Religion as an Enduring Cultural Touchstone

Religion plays a major role in “I Have No Mouth, and I Must Scream.” Ted most explicitly states the relationship between AM and a biblical God in the following passages: “Most of the time I thought of AM as it, without a soul; but the rest of the time I thought of it as him, in the masculine [...] the paternal [...] the patriarchal [...] for he is a jealous people. Him. It. God as Daddy the Deranged” (2). Ted sees AM as a perversion of the Christian God, with AM’s hatred for his prisoners replacing God’s love for His followers.

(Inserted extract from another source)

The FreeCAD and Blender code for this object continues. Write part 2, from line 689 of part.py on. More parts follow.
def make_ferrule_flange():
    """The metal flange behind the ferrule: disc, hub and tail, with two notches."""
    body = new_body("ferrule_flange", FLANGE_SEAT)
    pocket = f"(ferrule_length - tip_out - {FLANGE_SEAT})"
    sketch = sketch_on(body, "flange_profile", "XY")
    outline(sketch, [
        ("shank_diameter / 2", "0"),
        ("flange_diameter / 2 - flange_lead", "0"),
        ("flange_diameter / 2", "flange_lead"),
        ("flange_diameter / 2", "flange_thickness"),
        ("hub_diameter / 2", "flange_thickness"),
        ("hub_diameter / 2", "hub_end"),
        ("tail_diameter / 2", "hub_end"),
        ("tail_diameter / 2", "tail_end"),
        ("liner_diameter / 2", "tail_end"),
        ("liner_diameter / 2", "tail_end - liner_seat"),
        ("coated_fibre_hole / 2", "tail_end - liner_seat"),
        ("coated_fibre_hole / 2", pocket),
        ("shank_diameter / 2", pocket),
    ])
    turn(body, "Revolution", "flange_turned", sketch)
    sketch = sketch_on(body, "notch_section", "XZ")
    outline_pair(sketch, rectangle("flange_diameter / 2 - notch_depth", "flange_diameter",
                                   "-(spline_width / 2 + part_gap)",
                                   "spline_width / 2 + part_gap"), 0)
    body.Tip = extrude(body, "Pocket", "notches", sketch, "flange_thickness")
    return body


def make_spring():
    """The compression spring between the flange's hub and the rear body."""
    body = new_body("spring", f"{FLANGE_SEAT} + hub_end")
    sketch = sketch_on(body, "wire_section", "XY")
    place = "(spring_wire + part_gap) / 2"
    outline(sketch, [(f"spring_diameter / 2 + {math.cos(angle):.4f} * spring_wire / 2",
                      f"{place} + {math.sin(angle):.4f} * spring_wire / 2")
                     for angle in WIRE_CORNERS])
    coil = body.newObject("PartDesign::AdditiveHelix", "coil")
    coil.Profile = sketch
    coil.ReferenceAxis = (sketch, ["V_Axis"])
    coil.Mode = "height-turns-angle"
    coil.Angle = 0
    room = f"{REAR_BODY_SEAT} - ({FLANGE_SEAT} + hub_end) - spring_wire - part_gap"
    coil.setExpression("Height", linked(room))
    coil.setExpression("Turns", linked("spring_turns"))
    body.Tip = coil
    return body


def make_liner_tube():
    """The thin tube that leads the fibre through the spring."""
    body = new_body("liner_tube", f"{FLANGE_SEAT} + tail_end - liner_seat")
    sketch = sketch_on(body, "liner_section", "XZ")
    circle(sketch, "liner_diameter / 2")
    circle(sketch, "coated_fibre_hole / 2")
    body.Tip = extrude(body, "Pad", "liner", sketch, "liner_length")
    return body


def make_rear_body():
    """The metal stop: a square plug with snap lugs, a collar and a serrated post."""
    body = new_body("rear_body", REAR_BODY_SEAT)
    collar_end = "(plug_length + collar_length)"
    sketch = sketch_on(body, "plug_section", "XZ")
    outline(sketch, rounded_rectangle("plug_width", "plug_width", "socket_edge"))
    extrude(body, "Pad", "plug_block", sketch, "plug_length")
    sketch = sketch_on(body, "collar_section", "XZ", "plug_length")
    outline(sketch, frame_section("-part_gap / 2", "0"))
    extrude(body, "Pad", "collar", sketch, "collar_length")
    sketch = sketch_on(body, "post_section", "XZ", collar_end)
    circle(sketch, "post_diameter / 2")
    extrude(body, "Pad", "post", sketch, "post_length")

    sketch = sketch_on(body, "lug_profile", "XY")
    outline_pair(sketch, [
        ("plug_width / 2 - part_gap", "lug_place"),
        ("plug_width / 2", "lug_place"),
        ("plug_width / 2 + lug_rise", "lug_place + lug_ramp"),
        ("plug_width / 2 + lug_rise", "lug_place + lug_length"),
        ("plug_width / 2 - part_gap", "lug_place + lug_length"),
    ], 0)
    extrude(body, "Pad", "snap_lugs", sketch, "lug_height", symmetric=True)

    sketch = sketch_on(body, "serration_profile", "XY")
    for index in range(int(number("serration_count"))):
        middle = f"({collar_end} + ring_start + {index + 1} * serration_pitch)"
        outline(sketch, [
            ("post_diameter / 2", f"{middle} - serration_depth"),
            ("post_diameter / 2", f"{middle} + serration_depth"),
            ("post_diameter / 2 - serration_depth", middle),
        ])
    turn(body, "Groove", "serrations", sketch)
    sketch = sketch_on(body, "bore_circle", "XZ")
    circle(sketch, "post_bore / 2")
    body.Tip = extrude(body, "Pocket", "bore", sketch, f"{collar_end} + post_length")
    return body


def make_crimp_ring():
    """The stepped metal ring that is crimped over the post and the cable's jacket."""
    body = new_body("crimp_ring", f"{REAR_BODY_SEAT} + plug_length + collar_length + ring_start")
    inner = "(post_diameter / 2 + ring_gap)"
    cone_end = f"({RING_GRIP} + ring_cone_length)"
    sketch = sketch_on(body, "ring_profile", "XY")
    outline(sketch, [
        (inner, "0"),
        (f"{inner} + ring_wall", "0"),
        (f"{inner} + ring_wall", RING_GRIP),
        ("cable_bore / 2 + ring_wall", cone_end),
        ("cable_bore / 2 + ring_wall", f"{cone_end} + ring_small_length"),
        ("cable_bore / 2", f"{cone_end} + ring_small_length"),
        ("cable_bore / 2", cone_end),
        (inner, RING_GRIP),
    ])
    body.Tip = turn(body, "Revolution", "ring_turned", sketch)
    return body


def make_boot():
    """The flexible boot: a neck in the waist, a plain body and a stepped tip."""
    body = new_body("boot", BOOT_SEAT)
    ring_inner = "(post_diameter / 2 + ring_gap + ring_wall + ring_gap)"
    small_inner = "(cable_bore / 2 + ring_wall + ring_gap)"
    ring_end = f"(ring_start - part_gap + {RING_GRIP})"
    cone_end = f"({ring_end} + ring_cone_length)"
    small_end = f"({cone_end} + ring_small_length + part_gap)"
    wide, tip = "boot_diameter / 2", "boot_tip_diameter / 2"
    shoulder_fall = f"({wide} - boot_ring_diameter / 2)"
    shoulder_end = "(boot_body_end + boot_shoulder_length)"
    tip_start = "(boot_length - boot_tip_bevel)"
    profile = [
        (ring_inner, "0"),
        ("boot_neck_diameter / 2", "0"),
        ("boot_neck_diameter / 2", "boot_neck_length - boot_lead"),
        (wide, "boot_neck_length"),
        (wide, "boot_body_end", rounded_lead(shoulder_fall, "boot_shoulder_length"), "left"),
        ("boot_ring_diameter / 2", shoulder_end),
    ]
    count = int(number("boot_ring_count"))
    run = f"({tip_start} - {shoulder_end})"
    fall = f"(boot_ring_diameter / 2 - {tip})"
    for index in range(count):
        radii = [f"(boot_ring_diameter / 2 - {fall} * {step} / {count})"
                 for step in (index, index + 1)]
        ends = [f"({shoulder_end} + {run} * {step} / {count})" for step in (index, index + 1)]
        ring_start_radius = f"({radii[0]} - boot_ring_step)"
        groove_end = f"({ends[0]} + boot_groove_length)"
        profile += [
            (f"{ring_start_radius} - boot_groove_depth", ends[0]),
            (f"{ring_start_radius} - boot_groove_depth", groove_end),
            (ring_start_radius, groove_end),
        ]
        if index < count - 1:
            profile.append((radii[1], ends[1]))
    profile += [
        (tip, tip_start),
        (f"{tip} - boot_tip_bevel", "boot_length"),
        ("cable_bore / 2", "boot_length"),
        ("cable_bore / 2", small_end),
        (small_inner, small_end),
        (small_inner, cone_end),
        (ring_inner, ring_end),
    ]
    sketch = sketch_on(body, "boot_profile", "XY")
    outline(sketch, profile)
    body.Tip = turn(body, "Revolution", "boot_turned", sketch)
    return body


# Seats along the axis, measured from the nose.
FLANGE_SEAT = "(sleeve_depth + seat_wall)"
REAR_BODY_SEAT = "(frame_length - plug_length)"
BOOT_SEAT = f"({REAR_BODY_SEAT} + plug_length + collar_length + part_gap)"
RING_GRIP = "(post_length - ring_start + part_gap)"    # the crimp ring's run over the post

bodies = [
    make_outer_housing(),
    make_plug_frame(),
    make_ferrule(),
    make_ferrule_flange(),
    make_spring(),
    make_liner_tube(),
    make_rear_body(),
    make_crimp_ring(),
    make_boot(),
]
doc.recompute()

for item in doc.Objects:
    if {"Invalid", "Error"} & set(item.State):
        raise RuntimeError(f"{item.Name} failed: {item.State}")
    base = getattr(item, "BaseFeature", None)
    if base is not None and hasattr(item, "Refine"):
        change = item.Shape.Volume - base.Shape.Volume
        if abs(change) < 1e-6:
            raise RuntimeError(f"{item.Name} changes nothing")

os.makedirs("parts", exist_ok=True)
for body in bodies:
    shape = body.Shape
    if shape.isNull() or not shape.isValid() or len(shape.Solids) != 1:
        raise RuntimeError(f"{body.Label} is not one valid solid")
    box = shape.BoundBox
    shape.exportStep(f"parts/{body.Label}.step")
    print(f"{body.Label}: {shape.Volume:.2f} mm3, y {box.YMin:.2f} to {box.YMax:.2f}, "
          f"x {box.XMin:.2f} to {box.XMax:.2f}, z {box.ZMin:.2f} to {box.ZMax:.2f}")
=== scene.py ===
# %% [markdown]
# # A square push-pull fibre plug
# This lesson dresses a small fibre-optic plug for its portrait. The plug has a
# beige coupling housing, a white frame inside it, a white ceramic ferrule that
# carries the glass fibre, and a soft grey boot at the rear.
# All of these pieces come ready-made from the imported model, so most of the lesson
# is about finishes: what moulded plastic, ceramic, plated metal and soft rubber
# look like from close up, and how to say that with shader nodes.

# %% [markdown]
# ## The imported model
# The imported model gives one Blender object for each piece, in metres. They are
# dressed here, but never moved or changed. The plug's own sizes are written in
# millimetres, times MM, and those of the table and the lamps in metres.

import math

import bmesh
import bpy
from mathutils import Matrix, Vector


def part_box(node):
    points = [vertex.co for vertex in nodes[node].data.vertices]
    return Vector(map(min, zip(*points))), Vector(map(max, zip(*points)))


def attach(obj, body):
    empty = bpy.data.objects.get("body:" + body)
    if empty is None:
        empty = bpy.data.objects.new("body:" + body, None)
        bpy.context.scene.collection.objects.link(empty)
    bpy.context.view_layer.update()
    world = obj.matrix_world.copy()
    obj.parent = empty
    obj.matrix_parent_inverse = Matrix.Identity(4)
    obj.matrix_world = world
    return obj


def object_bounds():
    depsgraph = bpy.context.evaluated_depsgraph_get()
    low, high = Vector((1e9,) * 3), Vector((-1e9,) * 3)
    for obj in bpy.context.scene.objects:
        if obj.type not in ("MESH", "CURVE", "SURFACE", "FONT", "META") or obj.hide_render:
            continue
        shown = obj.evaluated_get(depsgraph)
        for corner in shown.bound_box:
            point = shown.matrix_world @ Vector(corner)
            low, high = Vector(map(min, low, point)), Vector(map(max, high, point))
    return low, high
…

Likewise, Ted expresses his desperation through a sort of prayer:

Oh, Jesus sweet Jesus, if there ever was a Jesus and if there is a God, please please please let us out of here, or kill us… The machine hated us as no sentient creature had ever hated before. And we were helpless. It also became hideously clear: If there was a sweet Jesus and if there was a God, the God was AM (5).

The characters have no other frame of reference for this all-powerful, vengeful entity besides the Old Testament God. The experience of surviving the unknowable whims of an all-powerful deity most closely resembles the Book of Job, in which the titular Job loses his livestock, land, wealth, children, and health after God makes a bet with Satan that Job will stay faithful.